Baseline Sentiment Analysis with Naive Bayes in Kotlin
The other weekend I implemented a simple sentiment classifier for tweets in Kotlin with Naive Bayes. I originally meant it as a practice exercise for me to get more comfortable with Kotlin, but then I thought that perhaps this can also be a good topic to cover in a blog post. So if you are familiar with Kotlin and are curious about NLP (natural language processing) this article can help you to get started with some basic NLP.
So what will you learn from this post? I’ll show you how you can implement a Naive Bayes model to classify positive vs negative sentiment of tweets, I’ll explain how Naive Bayes works, what Bayes’ Theorem is, what kind of text preprocessing you’ll need to do, and what are the limitations of this algorithm.
At the end of this blog post, you’ll find a link to a GitHub repo with Naive Bayes implementation, and a working example for tweet classification. Ready to get started? Here we go!

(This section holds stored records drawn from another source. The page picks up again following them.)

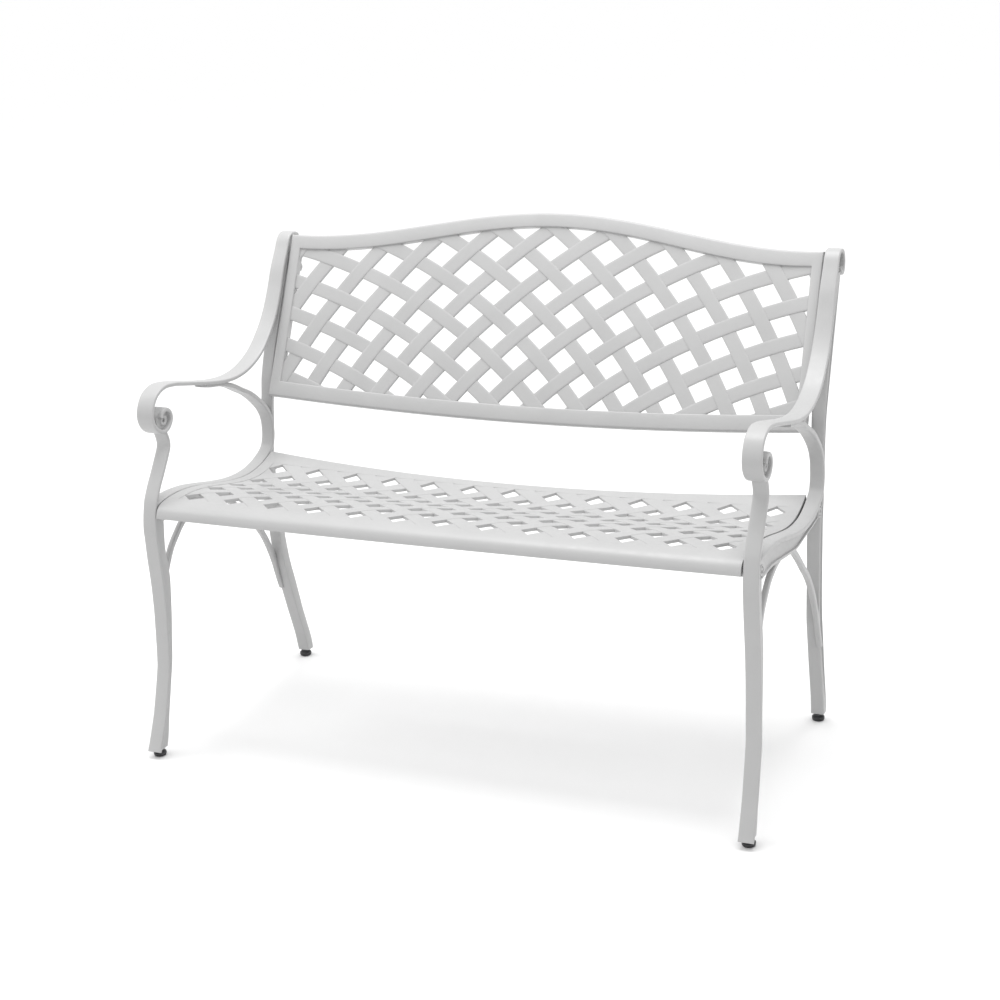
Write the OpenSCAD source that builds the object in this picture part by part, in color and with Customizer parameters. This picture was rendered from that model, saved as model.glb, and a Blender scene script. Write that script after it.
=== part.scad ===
// Two-seat cast garden bench: two end frames, a seat panel and a back panel
// bolted together, on four screw-in levelling feet. Millimetres, +Z up, +Y to
// the rear, origin on the floor at the middle of the bench's box.

/* [Bench] */
// Width over the two armrests
bench_w = 1030; // [840:5:1300]
// Width of the armrest strap
arm_w = 30; // [27:1:40]
// Width of the strap at the top of the rear posts
strap_top_w = 25; // [22:1:27]
// Width of the front legs and of the loops under the arms
limb_w = 24; // [22:1:26]
// Width of the webs that stiffen the front legs and seat rails
web_w = 16; // [12:1:18]
// Width of the rear posts
post_w = 22; // [18:1:23]
// Thickness of the loop under each arm
loop_t = 7.5; // [6:0.5:9]
// Width of the braces under the seat
brace_w = 9; // [7:1:14]
// Thickness of those braces
brace_t = 10; // [7:0.5:11]
// Thickness of the armrest strap
strap_t = 6.5; // [5:0.5:7.5]
// Inward lean of the rear legs, in degrees
rear_lean = 2; // [0:0.5:2.5]
// Depth of the recess in the outside of a rear leg
recess_d = 3; // [2:0.5:5]
// Rim left around a recess
recess_rim = 5; // [4:0.5:6]

/* [Back panel] */
// Lean of the back from the vertical, in degrees
back_tilt = 23.9; // [23.9:0.1:23.9]
// Plan radius of the curved back
back_r = 2955; // [2700:10:3500]
// Depth of the panel's rails, front to rear
back_rail_t = 14; // [12:0.5:16]
// Width of the side rails
back_side_w = 19; // [15:1:24]
// Height of the top rail
back_top_h = 25; // [18:1:32]
// Height of the bottom rail
back_bottom_h = 28; // [20:1:34]
// Rise of the arched top over its shoulders
back_rise = 63; // [40:1:75]
// Height of the shoulders, measured up the slope of the back
back_shoulder = 845; // [800:5:860]
// Height of the bottom edge at mid width, measured up the slope
back_foot = 539; // [530:1:555]

/* [Lattice] */
// Width of a woven strip
strip_w = 24.5; // [18:0.5:28]
// Thickness of the lattice
lattice_t = 8; // [5:0.5:10]
// Height step between rows of openings in the back
back_row = 39; // [36:0.1:42]
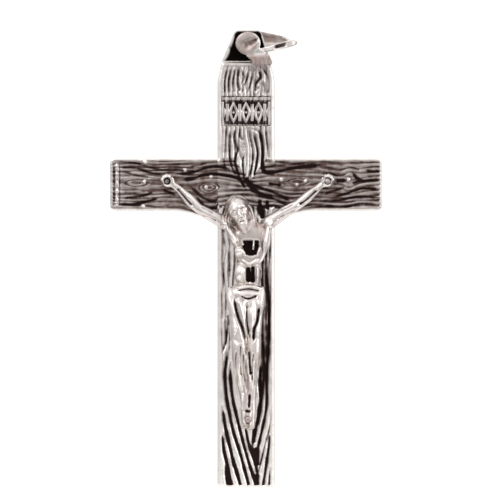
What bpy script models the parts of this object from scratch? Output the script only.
"""Cast pectoral crucifix with a swinging bail, modelled piece by piece.

The cross stands upright with its back in the plane Y = 0 and its front facing -Y. +X is to the
viewer's right, +Z is up, and the origin is where the centre lines of the two beams cross, on the
back. Every dimension below is in millimetres; add_object turns millimetres into metres.
"""

import math

import bmesh
import bpy
from mathutils import Matrix, Vector

METRES_PER_MM = 0.001
GAP = 0.3  # clearance between two pieces that meet
REACH = 1.0  # how far a cutter runs past the surface that it cuts

# The two beams
BEAM_DEPTH = 3.8
UPRIGHT_HALF_WIDTH = 5.7
UPRIGHT_BOTTOM = -60.5
UPRIGHT_TOP = 24.5
SHOULDER_DROP = 3.6
SHOULDER_INSET = 0.8
CROSSBAR_HALF_LENGTH = 27.2
CROSSBAR_HALF_HEIGHT = 5.2
LAP_DEPTH = 1.75  # the part of the crossbar that passes behind the upright
EDGE_ROUNDING = 0.5

# Title plate let into the upright
TITLE_HALF_WIDTH = 4.9
TITLE_LOW = 11.8
TITLE_HIGH = 17.5
TITLE_THICKNESS = 0.6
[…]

What is sentiment analysis useful for?
While classifying tweets into positive and negative may seem like a “toy project” kind of activity at a first glance, there are real world applications for tools that can do this task well. For instance, if your company announces a product X, and thousands of people start tweeting about it, you may want to quickly get an idea of how the product has been received - are most people happy about it, or not. I’m sure there are a myriad of startups that offer such a service :)
You too will be able to classify text into categories by the end of this article! I’ll be using Naive Bayes here, which is a simple and fast algorithm but, as the name suggests, it’s a little “naive” and won’t catch on to language structure. Still, it gives you a great baseline model, and once you understand how it works, you can apply this algorithm to many other tasks with minor modifications.
Naive Bayes
Generally speaking, Naive Bayes is a probabilistic classifier based on applying Bayes’ Theorem. This brings up a few questions - what is Bayes’ Theorem, what kind of probabilities are we talking about and where do we get them from?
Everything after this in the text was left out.